Objective: Repeat the records exactly. Every line must match.

□ □ □

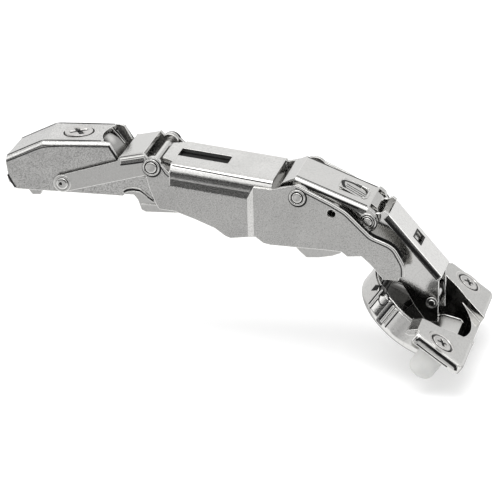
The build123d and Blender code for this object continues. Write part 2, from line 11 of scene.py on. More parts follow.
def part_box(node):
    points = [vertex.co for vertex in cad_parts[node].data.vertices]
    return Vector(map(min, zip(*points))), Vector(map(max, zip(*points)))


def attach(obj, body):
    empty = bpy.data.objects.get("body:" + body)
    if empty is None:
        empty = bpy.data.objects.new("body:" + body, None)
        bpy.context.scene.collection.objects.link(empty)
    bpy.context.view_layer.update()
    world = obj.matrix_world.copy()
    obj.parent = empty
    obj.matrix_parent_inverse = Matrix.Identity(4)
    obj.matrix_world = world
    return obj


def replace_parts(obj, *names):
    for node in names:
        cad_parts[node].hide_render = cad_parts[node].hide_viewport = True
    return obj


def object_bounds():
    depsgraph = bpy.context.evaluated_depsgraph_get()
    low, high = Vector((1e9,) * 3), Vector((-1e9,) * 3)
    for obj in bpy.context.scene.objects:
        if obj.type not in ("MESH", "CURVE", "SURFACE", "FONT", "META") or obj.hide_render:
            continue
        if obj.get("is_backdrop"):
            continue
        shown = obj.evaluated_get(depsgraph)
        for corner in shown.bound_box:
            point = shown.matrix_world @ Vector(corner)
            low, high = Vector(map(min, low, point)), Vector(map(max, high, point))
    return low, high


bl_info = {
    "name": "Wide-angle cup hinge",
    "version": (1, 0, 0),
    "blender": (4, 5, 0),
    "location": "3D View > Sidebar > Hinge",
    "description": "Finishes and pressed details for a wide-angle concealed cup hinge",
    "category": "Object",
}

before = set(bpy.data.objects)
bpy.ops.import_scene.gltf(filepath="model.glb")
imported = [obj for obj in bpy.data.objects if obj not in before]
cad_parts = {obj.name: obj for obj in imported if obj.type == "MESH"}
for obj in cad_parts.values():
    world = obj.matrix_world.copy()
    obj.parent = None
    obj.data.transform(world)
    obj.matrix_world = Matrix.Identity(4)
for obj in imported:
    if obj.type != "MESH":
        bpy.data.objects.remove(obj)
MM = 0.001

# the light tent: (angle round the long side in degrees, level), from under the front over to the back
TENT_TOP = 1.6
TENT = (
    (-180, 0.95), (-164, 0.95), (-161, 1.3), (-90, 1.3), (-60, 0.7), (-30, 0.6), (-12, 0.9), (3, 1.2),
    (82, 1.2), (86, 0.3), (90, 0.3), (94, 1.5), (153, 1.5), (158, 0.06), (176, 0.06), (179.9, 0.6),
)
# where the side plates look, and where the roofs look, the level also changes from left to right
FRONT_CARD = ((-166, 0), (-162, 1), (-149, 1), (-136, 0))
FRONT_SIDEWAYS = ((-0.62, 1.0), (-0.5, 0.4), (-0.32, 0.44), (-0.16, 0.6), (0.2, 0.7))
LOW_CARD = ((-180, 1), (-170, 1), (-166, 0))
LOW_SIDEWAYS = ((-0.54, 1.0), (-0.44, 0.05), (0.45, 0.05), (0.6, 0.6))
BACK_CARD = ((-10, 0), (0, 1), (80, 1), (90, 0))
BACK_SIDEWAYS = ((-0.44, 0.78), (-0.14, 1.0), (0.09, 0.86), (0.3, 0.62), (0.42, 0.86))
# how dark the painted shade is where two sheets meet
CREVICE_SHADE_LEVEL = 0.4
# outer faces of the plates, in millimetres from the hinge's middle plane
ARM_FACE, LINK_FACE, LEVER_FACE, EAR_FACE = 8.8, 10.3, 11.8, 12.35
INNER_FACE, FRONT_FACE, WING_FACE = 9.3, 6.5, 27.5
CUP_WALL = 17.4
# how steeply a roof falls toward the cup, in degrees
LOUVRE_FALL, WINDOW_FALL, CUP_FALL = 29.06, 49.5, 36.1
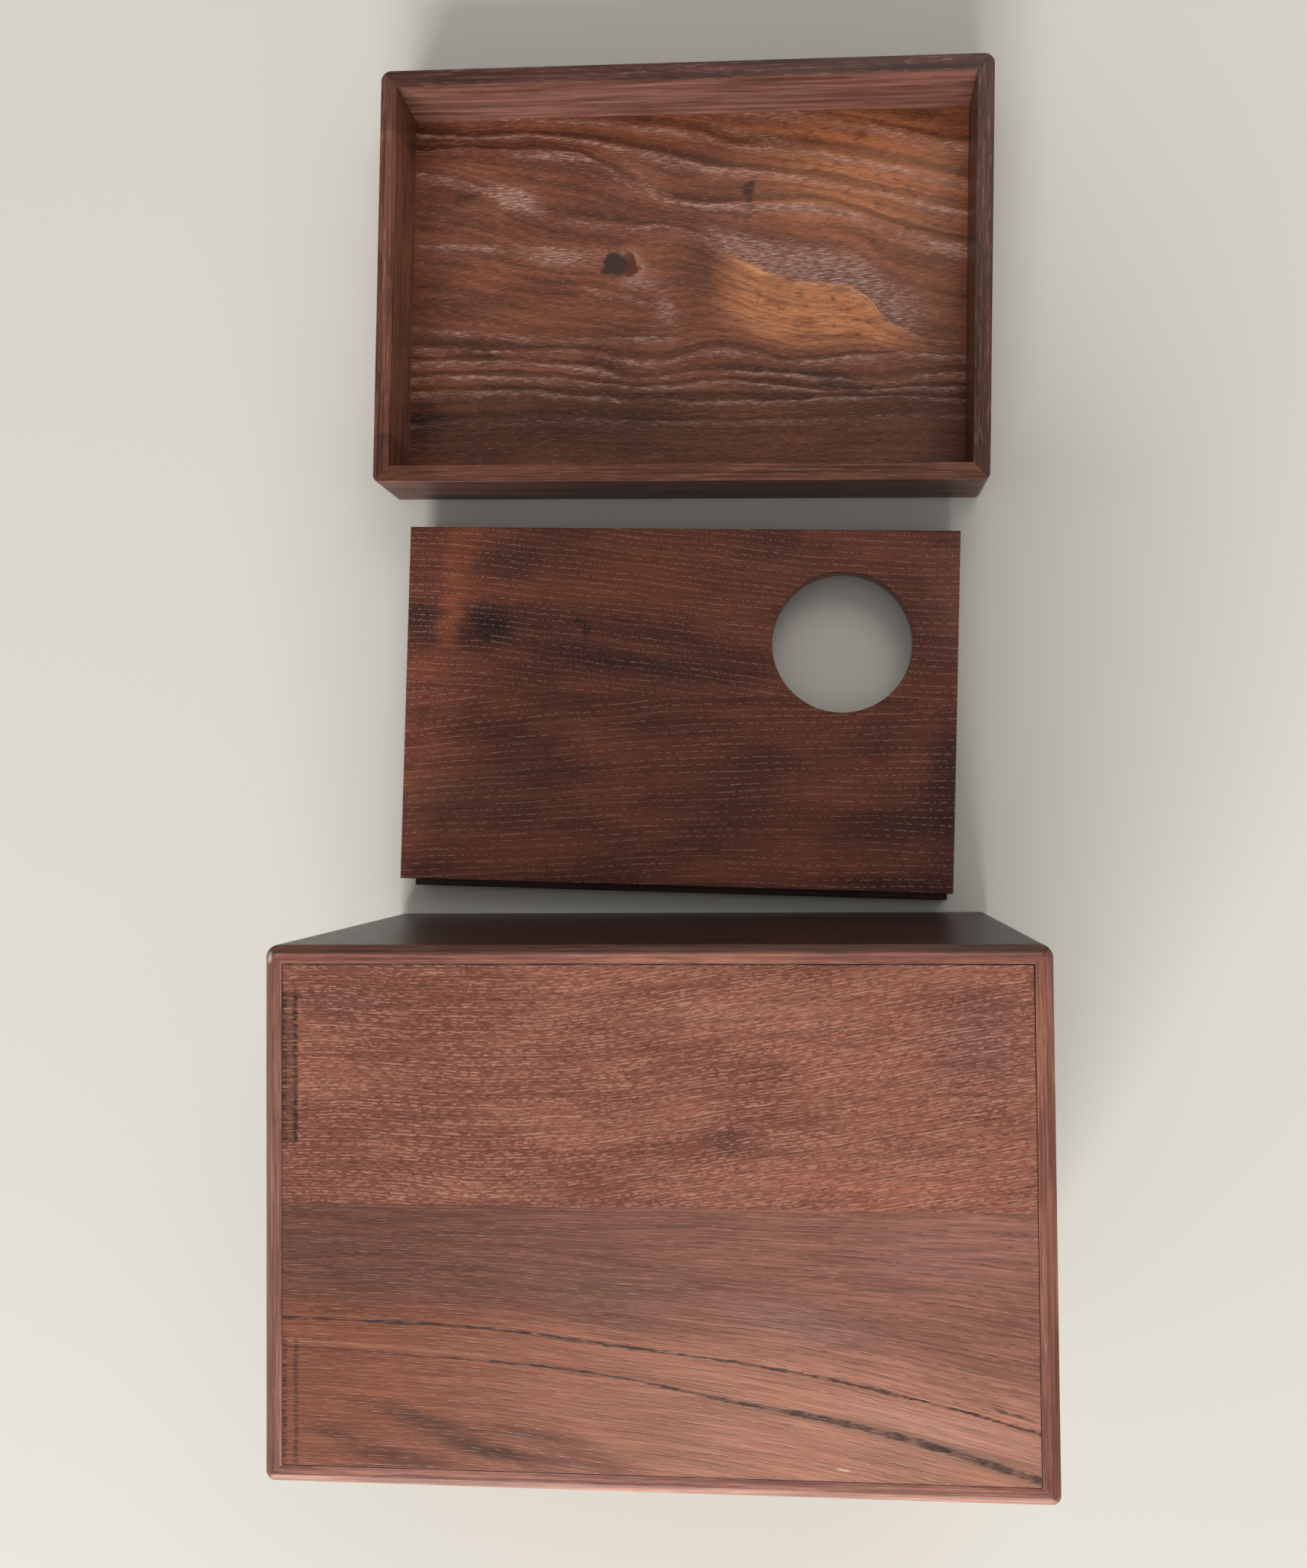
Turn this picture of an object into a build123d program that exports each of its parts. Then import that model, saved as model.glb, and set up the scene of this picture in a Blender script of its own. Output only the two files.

□ □ □

Answer to the exercise:
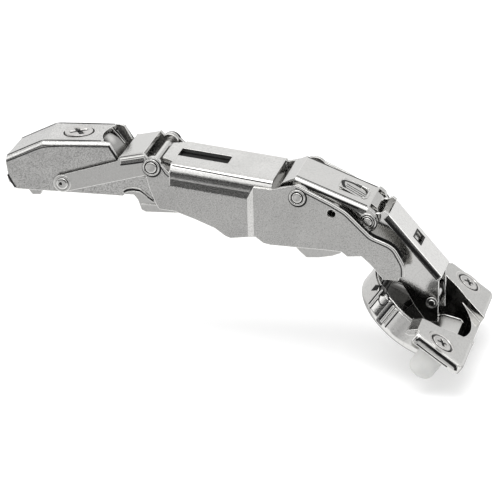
The build123d and Blender code for this object continues. Write part 2, from line 11 of scene.py on. More parts follow.
def part_box(node):
    points = [vertex.co for vertex in cad_parts[node].data.vertices]
    return Vector(map(min, zip(*points))), Vector(map(max, zip(*points)))


def attach(obj, body):
    empty = bpy.data.objects.get("body:" + body)
    if empty is None:
        empty = bpy.data.objects.new("body:" + body, None)
        bpy.context.scene.collection.objects.link(empty)
    bpy.context.view_layer.update()
    world = obj.matrix_world.copy()
    obj.parent = empty
    obj.matrix_parent_inverse = Matrix.Identity(4)
    obj.matrix_world = world
    return obj


def replace_parts(obj, *names):
    for node in names:
        cad_parts[node].hide_render = cad_parts[node].hide_viewport = True
    return obj


def object_bounds():
    depsgraph = bpy.context.evaluated_depsgraph_get()
    low, high = Vector((1e9,) * 3), Vector((-1e9,) * 3)
    for obj in bpy.context.scene.objects:
        if obj.type not in ("MESH", "CURVE", "SURFACE", "FONT", "META") or obj.hide_render:
            continue
        if obj.get("is_backdrop"):
            continue
        shown = obj.evaluated_get(depsgraph)
        for corner in shown.bound_box:
            point = shown.matrix_world @ Vector(corner)
            low, high = Vector(map(min, low, point)), Vector(map(max, high, point))
    return low, high


bl_info = {
    "name": "Wide-angle cup hinge",
    "version": (1, 0, 0),
    "blender": (4, 5, 0),
    "location": "3D View > Sidebar > Hinge",
    "description": "Finishes and pressed details for a wide-angle concealed cup hinge",
    "category": "Object",
}

before = set(bpy.data.objects)
bpy.ops.import_scene.gltf(filepath="model.glb")
imported = [obj for obj in bpy.data.objects if obj not in before]
cad_parts = {obj.name: obj for obj in imported if obj.type == "MESH"}
for obj in cad_parts.values():
    world = obj.matrix_world.copy()
    obj.parent = None
    obj.data.transform(world)
    obj.matrix_world = Matrix.Identity(4)
for obj in imported:
    if obj.type != "MESH":
        bpy.data.objects.remove(obj)
MM = 0.001

# the light tent: (angle round the long side in degrees, level), from under the front over to the back
TENT_TOP = 1.6
TENT = (
    (-180, 0.95), (-164, 0.95), (-161, 1.3), (-90, 1.3), (-60, 0.7), (-30, 0.6), (-12, 0.9), (3, 1.2),
    (82, 1.2), (86, 0.3), (90, 0.3), (94, 1.5), (153, 1.5), (158, 0.06), (176, 0.06), (179.9, 0.6),
)
# where the side plates look, and where the roofs look, the level also changes from left to right
FRONT_CARD = ((-166, 0), (-162, 1), (-149, 1), (-136, 0))
FRONT_SIDEWAYS = ((-0.62, 1.0), (-0.5, 0.4), (-0.32, 0.44), (-0.16, 0.6), (0.2, 0.7))
LOW_CARD = ((-180, 1), (-170, 1), (-166, 0))
LOW_SIDEWAYS = ((-0.54, 1.0), (-0.44, 0.05), (0.45, 0.05), (0.6, 0.6))
BACK_CARD = ((-10, 0), (0, 1), (80, 1), (90, 0))
BACK_SIDEWAYS = ((-0.44, 0.78), (-0.14, 1.0), (0.09, 0.86), (0.3, 0.62), (0.42, 0.86))
# how dark the painted shade is where two sheets meet
CREVICE_SHADE_LEVEL = 0.4
# outer faces of the plates, in millimetres from the hinge's middle plane
ARM_FACE, LINK_FACE, LEVER_FACE, EAR_FACE = 8.8, 10.3, 11.8, 12.35
INNER_FACE, FRONT_FACE, WING_FACE = 9.3, 6.5, 27.5
CUP_WALL = 17.4
# how steeply a roof falls toward the cup, in degrees
LOUVRE_FALL, WINDOW_FALL, CUP_FALL = 29.06, 49.5, 36.1
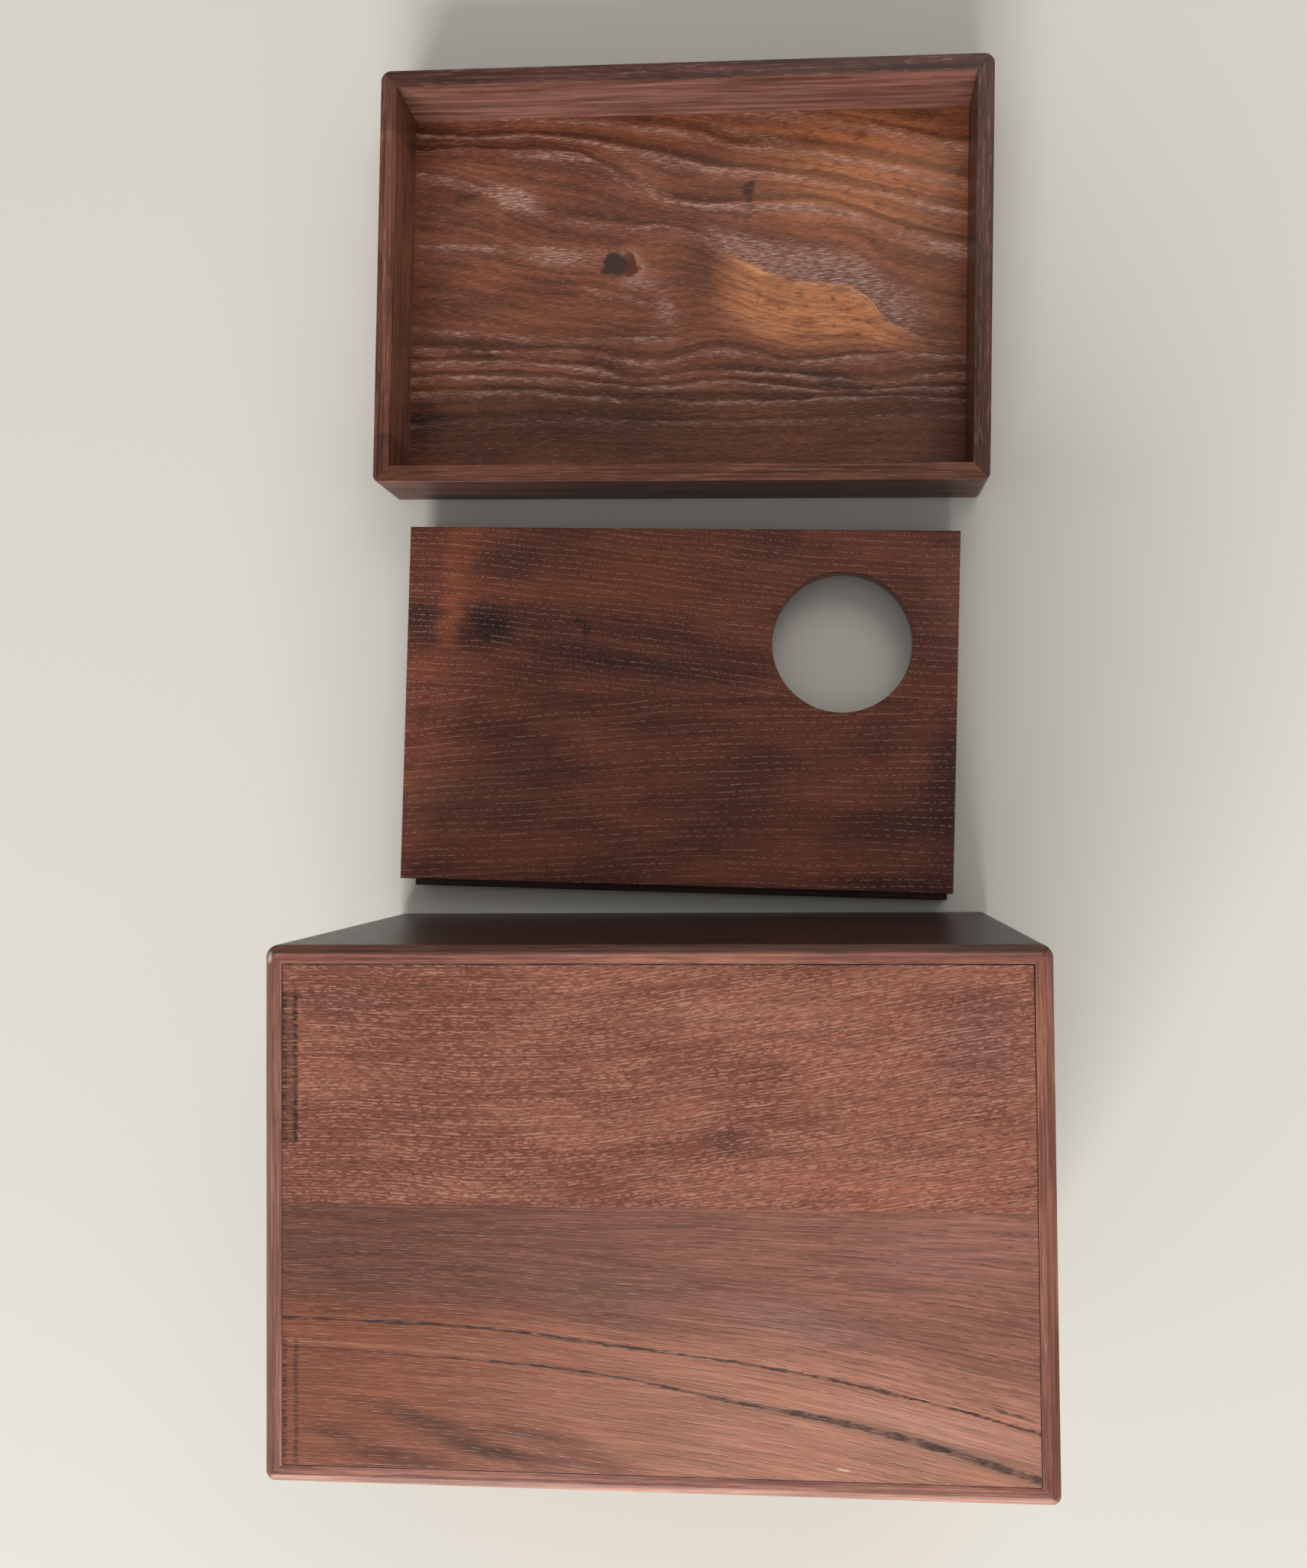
Turn this picture of an object into a build123d program that exports each of its parts. Then import that model, saved as model.glb, and set up the scene of this picture in a Blender script of its own. Output only the two files.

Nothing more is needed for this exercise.